Analytical reports are focused on aggregated data. There are wizards available to create standard calculations and aggregations. Here is one of the areas where it is easy to limit yourself without knowledge as the groupings will significantly affect the totals.
The skill sets you are looking for with visualizations include design skills. The designer will have sample data to help them understand the potential for the data and the most helpful visualizations. We recommend a quick start with our EmpowerMyData team to develop the initial dashboard with your organization’s branding and the standard filters and visualizations that your team uses. You can then have a team member use that dashboard as a template for future designs.
It is also good to make the most of the built-in AI tools to identify correlations that may not be obvious.
The back layer connects to the data sources. It is responsible for the ETL – extracting the data from the source file, transforming or cleansing it as needed with M language, and loading it into the analytical data store. In our example, we can connect to the Azure SQL database and two links to Excel spreadsheets in SharePoint online to assist with categorizing that data. We create the connection to each data source and transform the data with various features like removing duplicate rows, filtering the data based on criteria such as data ranges, and more. The individual creating these connections must have a strong understanding of data principles, including the schema and characteristics of the source systems, the unique identifiers of each query, 1 to Many vs. Many to Many relationships, and the appropriate relationships between the resultant questions the visual designers will reference.

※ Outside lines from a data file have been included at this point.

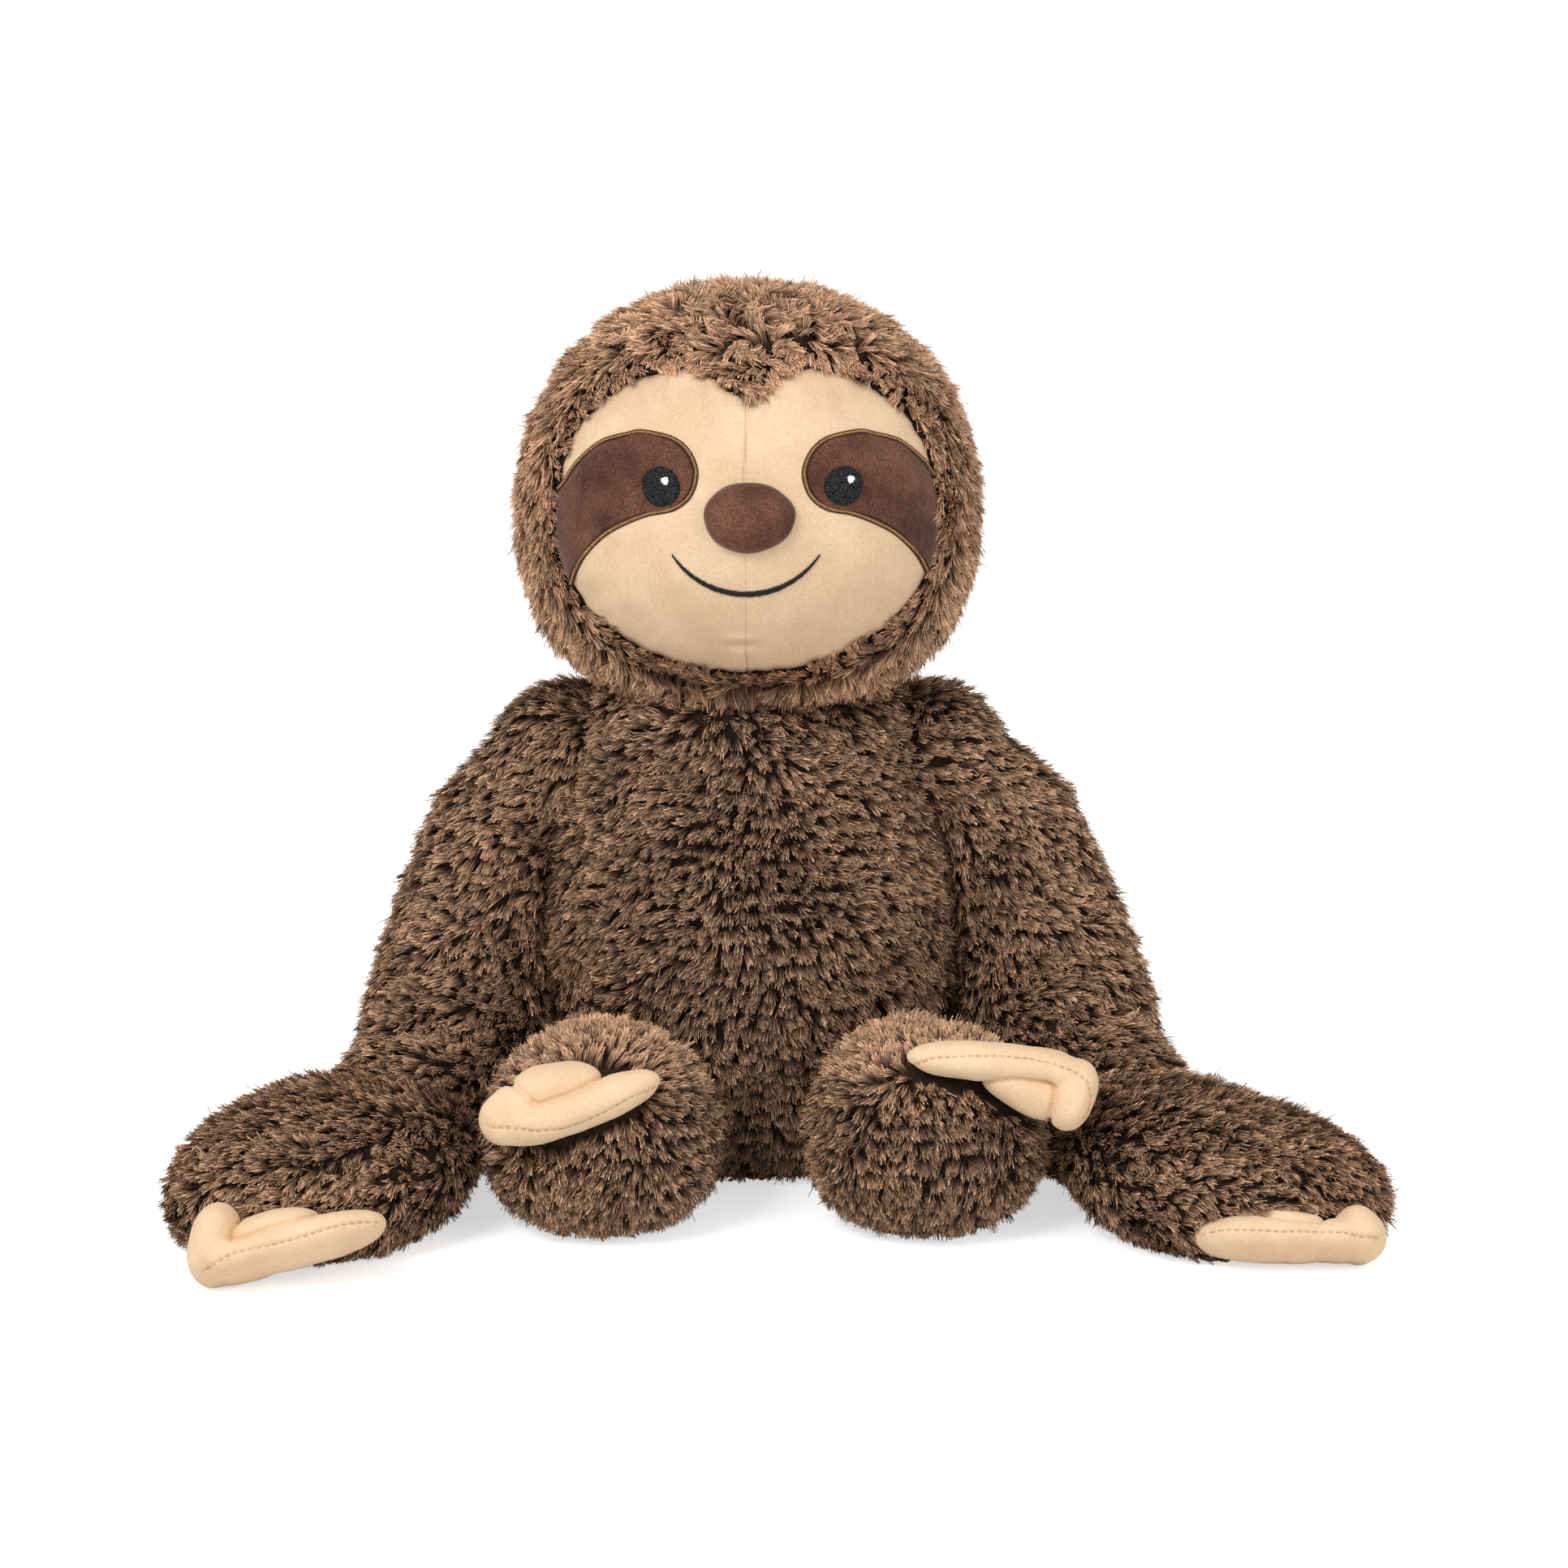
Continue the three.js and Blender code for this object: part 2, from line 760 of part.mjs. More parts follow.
function addEye(head, side, word) {
    const outline = smoothOutline(patchOutlineShares, side);
    const border = patchBorder / 2;
    const inFace = facePrism(-seamGap / 2);
    const patchLow = seamGap;
    const patchHigh = patchLow + appliqueThickness;
    const panel = onFace(offsetOutline(outline, -border - seamGap), patchLow, patchHigh);
    const edgeOuter = onFace(offsetOutline(outline, border), patchLow, patchHigh);
    const edgeInner = prismAlongY(offsetOutline(outline, -border), faceFront, faceBack);
    const edge = edgeOuter.subtract(edgeInner);
    const eyeX = side * eyeOut;
    const eyeZ = faceCentreHeight + eyeUp;
    const eyeLow = patchHigh + seamGap;
    const eyeHigh = eyeLow + appliqueThickness;
    const glintLow = eyeHigh + seamGap;
    const glintHigh = glintLow + appliqueThickness;
    const glintAt = circleOutline(eyeX + glintOut, eyeZ + glintUp, glintRadius);
    place(head, `${word}_eye_patch`, panel.intersect(inFace), brownMinky);
    place(head, `${word}_patch_edging`, edge.intersect(inFace), goldThread);
    place(head, `${word}_eye`, onFace(circleOutline(eyeX, eyeZ, eyeRadius), eyeLow, eyeHigh), blackThread);
    place(head, `${word}_eye_glint`, onFace(glintAt, glintLow, glintHigh), whiteThread);
}

function addNose(head) {
    const geometry = roundForm(noseHalfWidth, noseHalfDepth, noseHalfHeight, roundPower, pawSides, pawRings);
    const share = Math.sqrt(1 - ((faceCentreHeight + noseUp - headCentreHeight) / faceBulgeHalfHeight) ** 2);
    geometry.translate(0, -faceForward - faceBulgeHalfDepth * share, faceCentreHeight + noseUp);
    place(head, "nose", solidOf(geometry).subtract(faceForm(seamGap)), brownMinky);
}

function buildTorso() {
    const torso = new THREE.Group();
    const sockets = joined([
        neckCup(),
        ...sides.map(([side]) => ballSocket(shoulderRadius, shoulderOf(side), "y")),
        ...sides.map(([side]) => ballSocket(hipRadius, hipOf(side), "x")),
    ]);
    const body = (grow) => aboveFloor(torsoForm(grow), -grow);
    const skin = body(0).subtract(body(-furBacking)).subtract(sockets);
    const upperSkin = aboveFloor(skin, seatSeamHeight + seamGap);
    const seatHigh = new THREE.Vector3(reach, reach, seatSeamHeight);
    const seat = block(new THREE.Vector3(-reach, -reach, -overrun), seatHigh);
    const frontHigh = new THREE.Vector3(reach, sideSeamBack, topReach);
    const front = block(new THREE.Vector3(-reach, -reach, -overrun), frontHigh);
    const backLow = new THREE.Vector3(-reach, sideSeamBack + seamGap, -overrun);
    const back = block(backLow, new THREE.Vector3(reach, reach, topReach));
    for (const [side, word] of sides) {
        const panel = sideOf(upperSkin.intersect(front), side);
        place(torso, `${word}_torso_front_panel`, panel, brownFur);
    }
    place(torso, "torso_back_panel", upperSkin.intersect(back), brownFur);
    place(torso, "seat_panel", skin.intersect(seat), brownFur);
    place(torso, "torso_stuffing", body(-furBacking - seamGap).subtract(sockets), whiteFibre);
    toy.add(torso);
}

function buildArm(side, word) {
    const arm = new THREE.Group();
    const skin = armSolid(side, 0).subtract(armSolid(side, -furBacking));
    place(arm, `${word}_arm_front_panel`, skin.intersect(armFrontRegion(side, 0)), brownFur);
    place(arm, `${word}_arm_back_panel`, skin.subtract(armFrontRegion(side, seamGap)), brownFur);
    place(arm, `${word}_arm_stuffing`, armSolid(side, -furBacking - seamGap), whiteFibre);
    place(arm, `${word}_hand_claws`, claws(side, "hand"), beigeMinky);
    toy.add(arm);
}

function buildLeg(side, word) {
    const leg = new THREE.Group();
    const skin = legSolid(side, 0).subtract(legSolid(side, -furBacking));
    const seamHeight = footOf(side).z;
    const upperLow = new THREE.Vector3(-reach, -reach, seamHeight);
    const lowerHigh = new THREE.Vector3(reach, reach, seamHeight - seamGap);
    const upper = block(upperLow, new THREE.Vector3(reach, reach, topReach));
    const lower = block(new THREE.Vector3(-reach, -reach, -overrun), lowerHigh);
    place(leg, `${word}_leg_upper_panel`, skin.intersect(upper), brownFur);
    place(leg, `${word}_leg_lower_panel`, skin.intersect(lower), brownFur);
    place(leg, `${word}_leg_stuffing`, legSolid(side, -furBacking - seamGap), whiteFibre);
    place(leg, `${word}_foot_claws`, claws(side, "foot"), beigeMinky);
    toy.add(leg);
}

buildHead();
buildTorso();
for (const [side, word] of sides) {
    buildArm(side, word);
    buildLeg(side, word);
}

export default toy;
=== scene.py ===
"""Looks of a seated plush sloth: tufted fur on smooth stuffed forms, a minky face and claws.

Sizes are in metres, or in millimetres times MM. The toy looks along -Y, and +X is to its left.
Names say left and right as they are seen from the front.
"""

import functools
import itertools
import json
import math

import bmesh
import bpy
import numpy as np
from mathutils import Matrix, Vector
from mathutils.bvhtree import BVHTree
from mathutils.kdtree import KDTree


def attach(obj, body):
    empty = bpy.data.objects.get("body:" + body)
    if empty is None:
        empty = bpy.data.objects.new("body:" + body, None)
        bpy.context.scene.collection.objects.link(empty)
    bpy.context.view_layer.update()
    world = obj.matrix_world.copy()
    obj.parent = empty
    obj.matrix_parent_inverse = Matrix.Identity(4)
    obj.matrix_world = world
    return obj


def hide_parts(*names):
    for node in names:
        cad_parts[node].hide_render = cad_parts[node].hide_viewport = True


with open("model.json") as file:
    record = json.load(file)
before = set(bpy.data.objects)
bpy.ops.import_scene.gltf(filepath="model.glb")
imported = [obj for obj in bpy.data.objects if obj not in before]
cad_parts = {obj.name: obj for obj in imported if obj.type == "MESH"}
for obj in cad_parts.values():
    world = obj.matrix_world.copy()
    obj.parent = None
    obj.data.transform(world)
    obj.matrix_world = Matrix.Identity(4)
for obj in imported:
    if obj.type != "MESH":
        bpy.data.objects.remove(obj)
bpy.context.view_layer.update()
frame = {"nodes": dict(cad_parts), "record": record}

MM = 0.001
SIDES = ((-1, "left"), (1, "right"))

# Camera, as far and as high as the photograph's
CAMERA_TARGET = Vector((0.014, 0, 0.147))
CAMERA_DISTANCE = 1.6
CAMERA_ELEVATION = math.radians(12)
PHOTO_PIXELS = 1932
FOCAL_PIXELS = 5000
SENSOR = 36
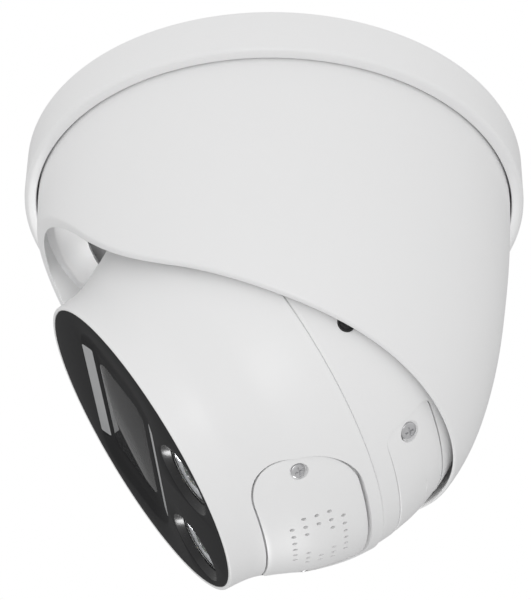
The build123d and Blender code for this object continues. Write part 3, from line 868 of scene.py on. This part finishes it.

How to get started without building out a data science team? We strongly recommend quick starts whenever an organization is introducing new technology. If you are not using PowerPivot extensively today, start with a project that uses PowerPivot or PowerBI, but have an experienced team develop a quick start for you. The process of working through that quick start will further extend your working knowledge of tools, their capabilities, and how they can benefit your organization.